Very few monuments built during Gupta reign are present today. Examples of Gupta architecture are found in the Vaishnavite Tigawa temple at Jabalpur (in Madhya Pradesh state) built in 415 AD and another temple at Deogarhnear Jhansi built in 510 AD.

After Kumaragupta his son Skandagupta succeeded him. He ruled from 455 - 467A.D. As soon as he ascended the throne Skandagupta had to face challenges from Pushyamitra. He defeated Pushyamitra and Huns. Skandagupta faced stiff fight from his step brother Purugupta. He was the son of queen Anantadevi. As Skandagupta mother was not chief queen, he had to fight with Purugupta for his rights.  Skandagupta died in 467A.D. He was succeeded by his son Narasimha Gupta.
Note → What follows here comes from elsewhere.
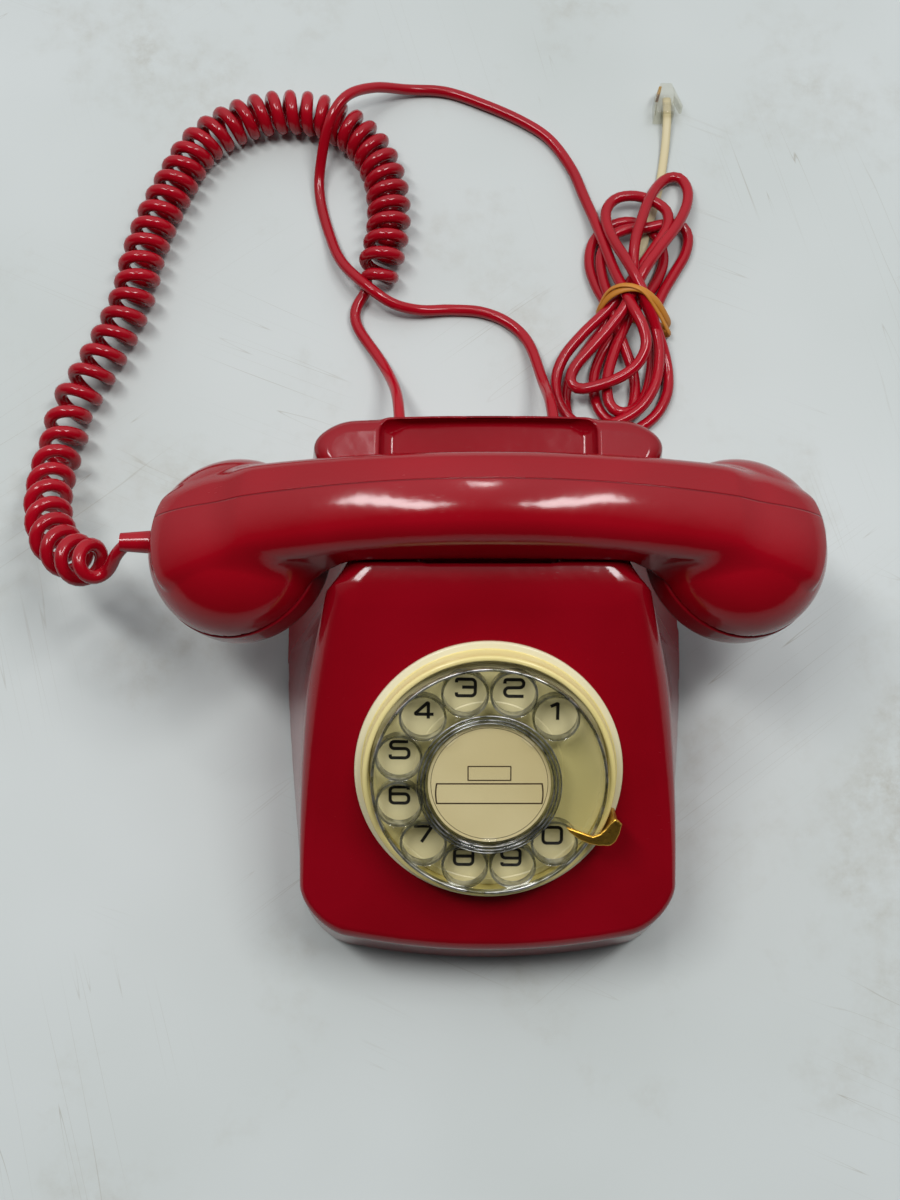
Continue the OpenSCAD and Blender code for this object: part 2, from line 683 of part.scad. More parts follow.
grip_steps = [for (d = [1.4, 2.2, 3.4, 5.2, 8, 12, 18, 26, 34, 42, 48, 53, 58, 63, 68, 74, 84, 96]) end_x - d];

capsule_h = 10;
cap_wall = 5;
ledge = 2;

// Moves its children onto a cap's seam circle: side 1 is the earpiece, side -1 the mouthpiece.
module on_mouth(side) {
    translate([side * cap_x, cap_y, mouth_z]) rotate([0, side * cap_tilt, 0]) children();
}

module dome() {
    rotate_extrude($fn = 96) polygon(concat([[0, -3], [mouth_r, -3]],
        [for (a = [0 : 6 : 90]) [mouth_r * pow(cos(a), 0.9), dome_h * pow(sin(a), 0.9)]]));
}

module handset_shell() {
    n = len(grip_steps);
    color(red) difference() {
        union() {
            skin(concat([for (x = grip_steps) grip_ring(-x)], [for (i = [n - 1 : -1 : 0]) grip_ring(grip_steps[i])]));
            for (s = [-1, 1]) on_mouth(s) dome();
        }
        for (s = [-1, 1]) on_mouth(s) {
            translate([0, 0, -30]) cylinder(h = 30, r = cap_dia / 2 + 8);
            translate([0, 0, -1]) cylinder(h = capsule_h + 0.5 - ledge, d = capsule_dia + 1);
        }
        translate([-boot_in_x - boot_reach, boot_y, boot_z]) rotate([0, 90, 0]) cylinder(h = boot_reach, d = 8.2);
    }
}

boot_z = mouth_z - 3.5;
boot_y = seat_y - 1;
boot_in_x = end_x - 4.5;
boot_reach = 15.2;
boot_straight = 5;

module cap(holes) {
    r = cap_dia / 2;
    straight = 8;
    bow = cap_h - straight;
    inner = capsule_dia / 2 - 2;
    difference() {
        rotate_extrude($fn = 96) polygon(concat(
            [[0, -cap_h]],
            [for (a = [8 : 8 : 88]) [(r - 0.6) * sin(a), -straight - bow * cos(a)]],
            [[r - 0.3, 0.4 - straight], [r, 1 - straight], [r, -0.6], [r - 0.6, 0], [r - cap_wall, 0],
                [r - cap_wall, -ledge], [inner, -ledge], [inner, -straight]],
            [for (a = [80 : -10 : 10]) [inner * sin(a), -straight - (bow - 2.4) * cos(a)]],
            [[0, 2.4 - cap_h]]));
        for (h = holes) rotate([0, 0, h[1]]) translate([h[0], 0, -cap_h - 1]) cylinder(h = 8, d = 2.6);
    }
}

module earpiece_cap() {
    color(red) on_mouth(1) cap(concat([[0, 0]], [for (i = [0 : 5]) [6, 60 * i]], [for (i = [0 : 11]) [12, 30 * i]]));
}

module mouthpiece_cap() {
    color(red) on_mouth(-1) cap(concat([[0, 0]], [for (i = [0 : 5]) [8, 60 * i]]));
}

module capsule(z_colour) {
    color(z_colour) translate([0, 0, -ledge]) {
        cylinder(h = capsule_h - 3, d = capsule_dia);
        cylinder(h = 1.6, d = cap_dia - 2 * cap_wall - 0.4);
    }
}

module receiver_capsule() { on_mouth(1) capsule(steel); }

module transmitter_capsule() { on_mouth(-1) capsule("#3a3a3a"); }

module handset_boot() {
    color(red) translate([-boot_in_x, boot_y, boot_z]) rotate([0, -90, 0]) {
        cylinder(h = boot_straight, d = 8);
        translate([0, 0, boot_straight]) cylinder(h = boot_reach - boot_straight, d1 = 8, d2 = 6.4);
    }
}

// ---------------------------------------------------------------- cords

// Routes: hand-chosen points in X, distance behind the front edge, and height of the cord's middle.
function placed(points) = [for (p = points) [p[0], p[1] + front_y, p[2]]];
boot_end_x = boot_in_x + boot_reach;
boot_end_y = body_d + boot_l - rear_lean * exit_z / deck_h;
lying = cable_dia / 2 + 0.1;
curl_lying = curl_dia / 2 + 0.1;

curl_route = placed([[-boot_end_x - gap, 133, boot_z - 2], [-boot_end_x - 2.6, 132.6, boot_z - 2.6],
    [-133, 130, 69], [-140, 132, 61], [-149, 139, 50], [-158, 150, 38], [-164, 163, 26], [-167, 175, 17],
    [-168, 188, 10], [-167, 200, curl_lying],
    [-163, 212, curl_lying], [-155, 228, curl_lying], [-147, 245, curl_lying], [-141, 262, curl_lying],
    [-138, 279, curl_lying], [-133, 296, curl_lying], [-126, 313, curl_lying], [-117, 330, curl_lying],
    [-103, 341, curl_lying], [-88, 346, curl_lying], [-73, 346, curl_lying], [-59, 341, curl_lying],
    [-47, 330, curl_lying], [-40, 315, curl_lying], [-38, 298, curl_lying], [-40, 282, curl_lying]]);

tail_route = placed([[-40, 281.5, curl_lying], [-42, 277, 5], [-47, 271, lying], [-51, 264, lying],
    [-48, 257, lying], [-43, 249, lying], [-38, 237, 4], [-35, 222, 13], [-33, 210, 24],
    [-exit_left_x, boot_end_y, exit_z]]);

line_route = placed([[exit_right_x, boot_end_y, exit_z], [26, 209, 24], [24, 222, 13], [19, 243, 4], [11, 253, lying],
    [0, 258, lying], [-13, 259, lying], [-25, 258, 4], [-36, 259, 8], [-46, 265, 11], [-57, 278, 7],
    [-63, 294, lying], [-67, 310, lying], [-67, 322, 6], [-63, 336, 17], [-56, 347, 20], [-45, 356, 13],
    [-31, 361, 4], [-15, 361, lying], [1, 355, lying], [17, 347, lying], [29, 338, lying], [38, 326, lying],
    [43, 314, 3.5], [46, 305, 5.5], [49, 300, 7.5], [52.7, 297.5, 8.5]]);

lead_route = placed([[68, 272, 1.4], [71, 290, 1.4], [75, 308, 1.4], [77, 328, 1.4], [79, 347, 3.5]]);

module curly_cord() { color(red) tube(curve(curl_route, 1), curl_dia, 12); }

module curly_tail() { color(red) tube(tail_route, cable_dia, 8); }

module line_cord() { color(red) tube(line_route, cable_dia, 8); }

module flat_lead() { color("#d9cda8") tube(lead_route, 2.6, 8); }

module cord_boot(x) {
    color(red) translate([x, front_y + boot_end_y, exit_z]) rotate([90, 0, 0]) {
        cylinder(h = 4, d1 = boot_dia - 1, d2 = boot_dia);
        translate([0, 0, 4]) cylinder(h = boot_l + wall, d = boot_dia);
    }
}

module cord_boot_left() { cord_boot(-exit_left_x); }

module cord_boot_right() { cord_boot(exit_right_x); }

hank_z = 3.2;
hank_h = 13;
waist_x = 61;
band_y = 262;
band_in = 26;
band_w = 5;
band_t = 1.3;

// One loop of the hank as a flat ring with round ends, from a to b, half as wide as w at each.
module loop(a, b, wa, wb) {
    difference() {
        hull() { translate(a) circle(d = wa, $fn = 32); translate(b) circle(d = wb, $fn = 32); }
        hull() {
            translate(lerp(a, b, 0.12)) circle(d = wa - 24, $fn = 24);
            translate(lerp(a, b, 0.75)) circle(d = max(4, wb - 24), $fn = 24);
        }
    }
}

module cord_hank() {
    color(red) translate([0, front_y, hank_z]) linear_extrude(hank_h) difference() {
        union() {
            loop([49, 229], [waist_x, band_y], 44, 25);
            loop([71, 302], [waist_x, band_y], 34, 25);
        }
        for (s = [-1, 1]) translate([waist_x + s * (band_in / 2 + 10 - gap), band_y])
            square([20, band_w + 2 * gap], center = true);
    }
}

module rubber_band() {
    color("#d8923a") translate([waist_x, front_y + band_y, hank_z + hank_h / 2]) rotate([90, 0, 0])
        linear_extrude(band_w, center = true) difference() {
            square([band_in + 2 * band_t, hank_h + 2 * gap + 2 * band_t], center = true);
            square([band_in, hank_h + 2 * gap], center = true);
        }
}

plug_l = 18;
plug_w = 8;
plug_t = 9.6;
blade_t = 0.4;

module modular_plug() {
    color(clear) translate([79 - plug_w / 2, front_y + 347, 0]) difference() {
        union() {
            cube([plug_w, plug_l, plug_t]);
            translate([plug_w, plug_l, 1.8]) rotate([0, 0, -104]) cube([14, 1.2, 6]);
            translate([plug_w - 0.5, plug_l - 3, 1.8]) cube([1.6, 3, 6]);
        }
        translate([-1, plug_l - 6, 1.5]) cube([1.6, 7, 6.6]);
    }
}

module plug_contacts() {
    color("#d9a441") for (i = [0 : 3])
        translate([79 - plug_w / 2 - 0.1, front_y + 347 + plug_l - 5.6, 2 + i * 1.7]) cube([0.7, 4.6, blade_t]);
}

case();
base_plate();
rubber_feet();
case_screws();
dial_bezel();
number_plate();
finger_stop();
dial_chassis();
dial_screws();
finger_wheel();
hub_ring();
number_card();
card_cover();
dial_shaft();
main_gear();
return_spring();
pulse_gear();
pulse_contacts();
hook_frame();
hook_plunger_left();
hook_plunger_right();
hook_bar();
hook_contacts();
circuit_board();
induction_coil();
capacitor();
terminal_block();
ringer_bracket();
ringer_coil();
gong_large();
gong_small();
gong_posts();
clapper();
handset_shell();
earpiece_cap();
mouthpiece_cap();
receiver_capsule();
transmitter_capsule();
handset_boot();
curly_cord();
curly_tail();
cord_boot_left();
cord_boot_right();
line_cord();
cord_hank();
rubber_band();
flat_lead();
modular_plug();
plug_contacts();
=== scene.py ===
# Looks of the desk telephone: finished surfaces, cords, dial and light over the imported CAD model.
# Shapes are worked out in millimetres, in the CAD's own frame, and turned into metres as meshes are made.
import math

import bpy
import numpy as np
from mathutils import Matrix, Vector


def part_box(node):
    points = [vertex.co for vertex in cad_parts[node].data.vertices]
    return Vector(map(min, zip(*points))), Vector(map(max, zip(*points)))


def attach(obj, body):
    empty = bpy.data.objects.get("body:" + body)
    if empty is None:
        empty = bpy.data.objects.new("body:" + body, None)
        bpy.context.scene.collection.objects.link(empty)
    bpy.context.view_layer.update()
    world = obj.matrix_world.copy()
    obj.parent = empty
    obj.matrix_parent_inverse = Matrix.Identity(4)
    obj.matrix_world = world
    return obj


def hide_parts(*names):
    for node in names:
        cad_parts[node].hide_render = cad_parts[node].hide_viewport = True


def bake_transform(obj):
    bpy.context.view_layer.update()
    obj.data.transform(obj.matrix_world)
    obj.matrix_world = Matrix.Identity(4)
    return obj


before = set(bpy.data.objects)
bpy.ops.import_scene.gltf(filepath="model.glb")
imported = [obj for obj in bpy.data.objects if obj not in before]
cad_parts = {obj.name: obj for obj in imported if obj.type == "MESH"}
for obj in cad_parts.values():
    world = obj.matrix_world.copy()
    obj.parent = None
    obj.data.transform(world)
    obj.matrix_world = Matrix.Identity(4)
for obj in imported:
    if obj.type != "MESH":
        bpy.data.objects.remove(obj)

bpy.context.scene.view_settings.view_transform = "Standard"

MM = 0.001
TAU = 2 * math.pi
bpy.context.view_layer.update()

# ---------------------------------------------------------------- sizes, as in the CAD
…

Skandagupta is considered as the last recognised King of Gupta Dyansty.

Map of Gupta Dynasty

Decline of Gupta Dynasty :

The Gupta empire ruled from 320 - 550A.D. and also called as golden period started to decline during Skandagupta period.  The internal fight and external fight was the main reason for the decline.  Skandagupta could not handle the Continuous pressure from the invaders. The governors appointed by the Gupta kings in north Bengal and their feudatories in Samataka broke away from the Gupta control. After skandagupta all rulers were weak who could not sustain invasion from Huns and others. As the central leadership became weak many north western region assumed the states of independent rulers such as Maitrakas, Panivarhaks etc. All these and many more led to the fall of one of the mighty and great Dynasty.